I enjoyed my months with Helen in New Ilium while that city rebuilt itself, the Greeks helping after the agreement with Hector that the Trojans would help them build their long ships in return, once the city’s walls were up again. Once the city lived again.

It never died. You see, Ilium—Troy—was its people… Hector, Helen, Andromache, Priam, Cassandra, Deiphobus, Paris… hell, even that ornery Hypsipyle. Some of those people died, but some survived. The city lived as long as they did. Virgil understood that.

So I can’t be Homer for you and I can’t even be Virgil telling the tale from the time of the fall of Troy… not enough time has passed for that part to become much of a story, although I hear that might be changing. I’ll be watching and listening as long as I am living.

But I live here now. In Ardis Town.

Not Ardis. A big house has gone back up on the broad meadow far up the hill a mile and a half from the old fax pavilion, a big house very near where Ardis Hall once rose, and Ada lives there yet with her family, but this place is Ardis Town, no longer Ardis.
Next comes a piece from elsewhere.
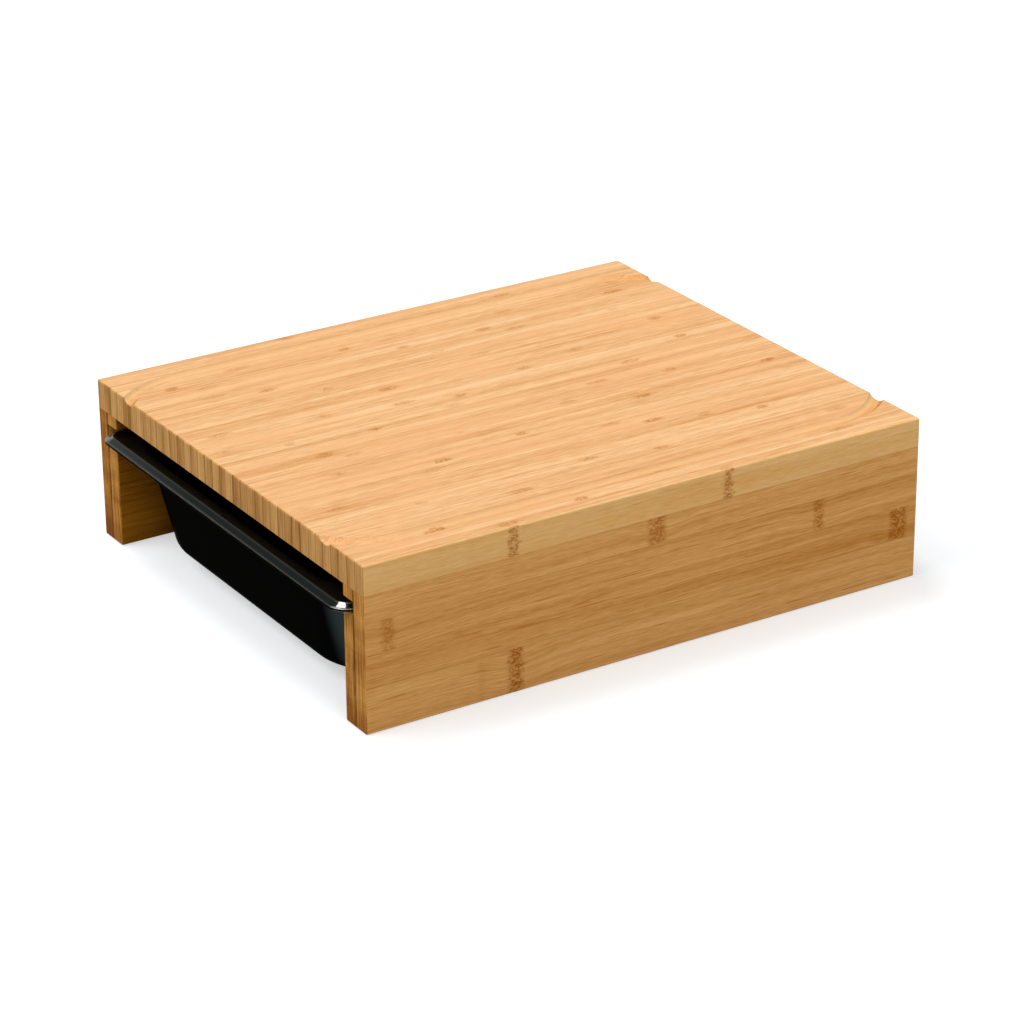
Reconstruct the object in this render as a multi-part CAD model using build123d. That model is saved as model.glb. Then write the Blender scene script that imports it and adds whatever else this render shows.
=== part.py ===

There are a few more than twenty-eight thousand of us here in Ardis Town now, according to the last tax census—taken just five months ago. There is a community up on the hill, scattered around Ada’s new home of Ardis House, but most of the town is down here, spread along the new road that runs from the fax pavilion down along the river. Here is where the mills are, and the real marketplace, and the tanners’ smelly buildings, and the printing press and paper, and too many bars and whorehouses, and two synagogues, and one church that might best be described as the First Church of Chaos, and some good restaurants, and the stockyards—which smell almost as bad as the tannery—and a library (I helped bring that into being) and a school, although most of the children still live in or around Ardis House. Most of the students in our Ardis Town are adults, learning to read and write.

About half our residents are Greek and half are Jewish. They tend to get along. Most days.